One possibility is higher taxes or national insurance, but in the longer term this would present difficulties not generally appreciated. Historically, NHS spending has grown more rapidly than GDP. Over the past 30 years its share of GDP has increased by more than 2.5%, but this has been financed without a rise in taxes because defence spending has declined by a similar amount.

But the fall in defence spending has come to an end. So if health spending has to rise faster than GDP to keep pace with demographic pressures, this can only be achieved under the present financing system if there is not just a one-off but a continuing rise in taxes indefinitely. The tax and spend picture has fundamentally changed.
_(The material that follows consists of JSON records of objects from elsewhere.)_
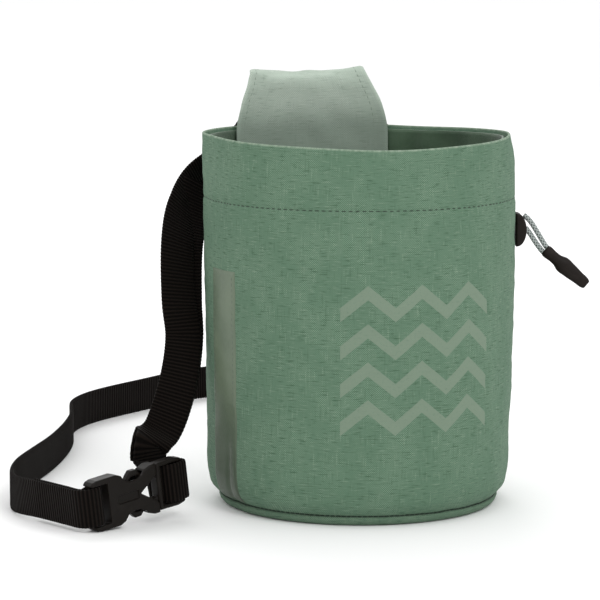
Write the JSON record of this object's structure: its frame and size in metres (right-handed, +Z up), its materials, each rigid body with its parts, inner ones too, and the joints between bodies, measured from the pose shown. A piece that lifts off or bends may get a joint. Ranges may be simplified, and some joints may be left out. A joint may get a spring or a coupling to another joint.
{
  "type": "climbing chalk bag",
  "caption": "Soft cylindrical chalk bag, open at the top, with a fabric belt loop, a webbing waist belt with side-release buckle and a side drawcord.",
  "frame": {"origin": "centre of the flat underside of the base, on the surface the bag stands on", "axes": "+Z up the bag, -Y out of its front, +Y towards the belt loop at the back, -X towards the buckle, +X towards the drawcord"},
  "size_m": [0.2379, 0.3276, 0.18],
  "materials": {
    "sage_fabric": "matt sage-green plain-weave cloth with slubs",
    "lining_fabric": "smooth dark green lining cloth",
    "pale_fabric": "pale sage cloth, the same weave, brushed",
    "black_webbing": "ribbed black webbing, slightly shiny yarns",
    "black_plastic": "black moulded plastic, fine satin",
    "grey_cord": "thin braided grey cord",
    "black_rubber": "soft black moulded end, satin"
  },
  "bodies": {
    "root": {"bag_wall": "sage_fabric", "base_panel": "sage_fabric", "lining": "lining_fabric", "belt_loop": "pale_fabric", "belt": "black_webbing", "buckle_socket": "black_plastic", "buckle_plug": "black_plastic", "cord_port": "black_plastic", "drawcord_upper": "grey_cord", "drawcord_lower": "grey_cord", "cord_end": "black_rubber"}
  },
  "joints": []
}
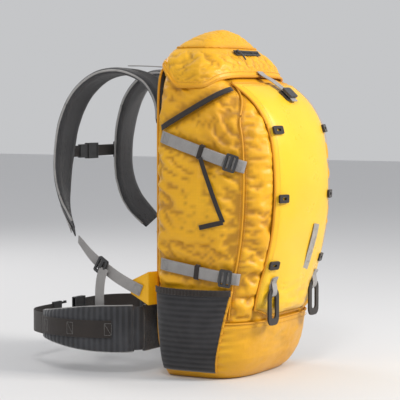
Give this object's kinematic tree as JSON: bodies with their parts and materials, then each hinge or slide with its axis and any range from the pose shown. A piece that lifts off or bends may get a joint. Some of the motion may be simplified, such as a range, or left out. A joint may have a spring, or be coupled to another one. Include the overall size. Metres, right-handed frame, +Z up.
{
  "type": "ski backpack",
  "caption": "Tall top-loading ski backpack with a hinged domed lid, framed padded back, shoulder straps, a hip belt and side straps that carry skis.",
  "frame": {"origin": "centre of the flat base the pack stands on", "axes": "+Z up, +Y the way the wearer faces, so the shoulder straps are on the +Y side and the outer panel on the -Y side, +X the wearer's right"},
  "size_m": [0.3806, 0.4965, 0.586],
  "materials": {
    "yellow_fabric": "woven nylon, satin",
    "panel_fabric": "coated nylon, smooth",
    "stretch_fabric": "knitted stretch fabric, matt",
    "padded_mesh": "foam under mesh, matt",
    "grey_webbing": "woven webbing",
    "dark_webbing": "woven webbing",
    "cord": "braided cord",
    "zip_tape": "coated tape and coil",
    "black_plastic": "moulded, fine texture",
    "frame_plastic": "smooth sheet"
  },
  "bodies": {
    "pack": {"bag_body": "yellow_fabric", "base_boot": "yellow_fabric", "snow_collar": "yellow_fabric", "strap_fin_left": "yellow_fabric", "strap_fin_right": "yellow_fabric", "front_panel": "panel_fabric", "side_pocket_left": "stretch_fabric", "lash_tab_left_1": "dark_webbing", "lash_tab_left_2": "dark_webbing", "lash_tab_left_3": "dark_webbing", "upper_compression_strap_left": "grey_webbing", "upper_strap_buckle_left": "black_plastic", "lower_compression_strap_left": "grey_webbing", "lower_strap_buckle_left": "black_plastic", "lid_side_strap_left": "dark_webbing", "shoulder_strap_left": "padded_mesh", "shoulder_webbing_left": "grey_webbing", "shoulder_ladder_lock_left": "black_plastic", "load_lifter_left": "grey_webbing", "side_pocket_right": "stretch_fabric", "lash_tab_right_1": "dark_webbing", "lash_tab_right_2": "dark_webbing", "lash_tab_right_3": "dark_webbing", "upper_compression_strap_right": "grey_webbing", "upper_strap_buckle_right": "black_plastic", "lower_compression_strap_right": "grey_webbing", "lower_strap_buckle_right": "black_plastic", "lid_side_strap_right": "dark_webbing", "shoulder_strap_right": "padded_mesh", "shoulder_webbing_right": "grey_webbing", "shoulder_ladder_lock_right": "black_plastic", "load_lifter_right": "grey_webbing", "collar_drawcord": "cord", "cord_lock_body": "black_plastic", "closure_plate_lower": "black_plastic", "back_panel": "padded_mesh", "lumbar_pad": "padded_mesh", "hip_belt_core": "padded_mesh", "frame_sheet": "frame_plastic"},
    "lid": {"lid_shell": "yellow_fabric", "lid_zip": "zip_tape", "lid_closure_tongue": "grey_webbing", "closure_plate_upper": "black_plastic"},
    "zip_slider": {"lid_zip_slider": "black_plastic"},
    "haul_loop": {"haul_loop": "dark_webbing"},
    "hip_wing_left": {"hip_wing_left": "padded_mesh", "hip_webbing_left": "dark_webbing"},
    "hip_wing_right": {"hip_wing_right": "padded_mesh", "hip_webbing_right": "dark_webbing", "hip_buckle_female": "black_plastic"},
    "hip_buckle_male": {"hip_buckle_male": "black_plastic"},
    "sternum_strap": {"sternum_slider_left": "black_plastic", "sternum_slider_right": "black_plastic", "sternum_webbing_left": "grey_webbing", "sternum_webbing_right": "grey_webbing", "sternum_buckle_female": "black_plastic"},
    "sternum_buckle_male": {"sternum_buckle_male": "black_plastic"},
    "cord_lock_button": {"cord_lock_button": "black_plastic"},
    "ice_axe_loop_left": {"ice_axe_loop_left": "grey_webbing"},
    "ice_axe_loop_right": {"ice_axe_loop_right": "grey_webbing"}
  },
  "joints": [
    {"name": "lid_hinge", "type": "hinge", "parent": "pack", "child": "lid", "pos_m": [0, 0.072, 0.529], "axis": [-1, 0, 0], "range_deg": [0, 110]},
    {"name": "lid_zip_slide", "type": "slide", "parent": "lid", "child": "zip_slider", "axis": [1, 0, 0], "range_m": [0, 0.074]},
    {"name": "haul_loop_swing", "type": "hinge", "parent": "pack", "child": "haul_loop", "pos_m": [0, 0.0865, 0.512], "axis": [1, 0, 0], "range_deg": [0, 100]},
    {"name": "hip_wing_left_swing", "type": "hinge", "parent": "pack", "child": "hip_wing_left", "pos_m": [-0.138, 0.094, 0.08], "axis": [0, 0, 1], "range_deg": [0, 60]},
    {"name": "hip_wing_right_swing", "type": "hinge", "parent": "pack", "child": "hip_wing_right", "pos_m": [0.138, 0.094, 0.08], "axis": [0, 0, -1], "range_deg": [0, 60]},
    {"name": "hip_buckle_adjust", "type": "slide", "parent": "hip_wing_left", "child": "hip_buckle_male", "axis": [-1, 0, 0], "range_m": [0, 0.02]},
    {"name": "sternum_height", "type": "slide", "parent": "pack", "child": "sternum_strap", "axis": [0, 0, 1], "range_m": [-0.025, 0.025]},
    {"name": "sternum_release", "type": "slide", "parent": "sternum_strap", "child": "sternum_buckle_male", "axis": [-1, 0, 0], "range_m": [0, 0.02]},
    {"name": "cord_lock_press", "type": "slide", "parent": "pack", "child": "cord_lock_button", "axis": [0, 0, -1], "range_m": [0, 0.003], "stiffness_N_per_m": 800, "springref_m": -0.002},
    {"name": "ice_axe_loop_left_swing", "type": "hinge", "parent": "pack", "child": "ice_axe_loop_left", "pos_m": [-0.078, -0.1275, 0.15], "axis": [-1, 0, 0], "range_deg": [0, 90]},
    {"name": "ice_axe_loop_right_swing", "type": "hinge", "parent": "pack", "child": "ice_axe_loop_right", "pos_m": [0.078, -0.1275, 0.15], "axis": [-1, 0, 0], "range_deg": [0, 90]}
  ]
}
An obvious conclusion follows: if we want standards of healthcare comparable to similar countries, and if at the same time the prospect of continuing tax increases is unacceptable, we must be prepared to contemplate income for the NHS from other sources.

Mainland Europe provides different models illustrating how this can be done. In France, mainstream healthcare is mainly financed from public funds, but the proportion of treatment costs covered varies depending on the service provided. Costs not covered are funded by complementary private insurance, which 90% of the population takes out. The other 10%, on low incomes or with chronic conditions, are paid for from special schemes, so that everyone receives the treatment they need.

In Switzerland and the Netherlands, health insurance is required by statute, with insurance companies obliged to cover a basic package of services at a price set by the government. People purchase complementary insurance to pay for costs or treatments not covered.

A complementary insurance system in Britain, based on the French model, could in time provide additional funds financing, say, a quarter of NHS activities, which would go a long way to closing the financing gap with similar countries and enable us to maintain international standards.

But in order to tackle the problems the health service faces, we have to ditch the ideology. The NHS needs more money. To those prejudiced against insurance in any form, who say “where insurance is involved the poor will suffer”, I say: look at those European countries. In every case there is universal access to healthcare, with special provision for those with special needs. No one need suffer.

To those committed to the “free at the point of use” mantra, I say that, in a country five times richer than in 1948, we can adopt an alternative principle: “No one should be denied the healthcare they need for financial reasons.”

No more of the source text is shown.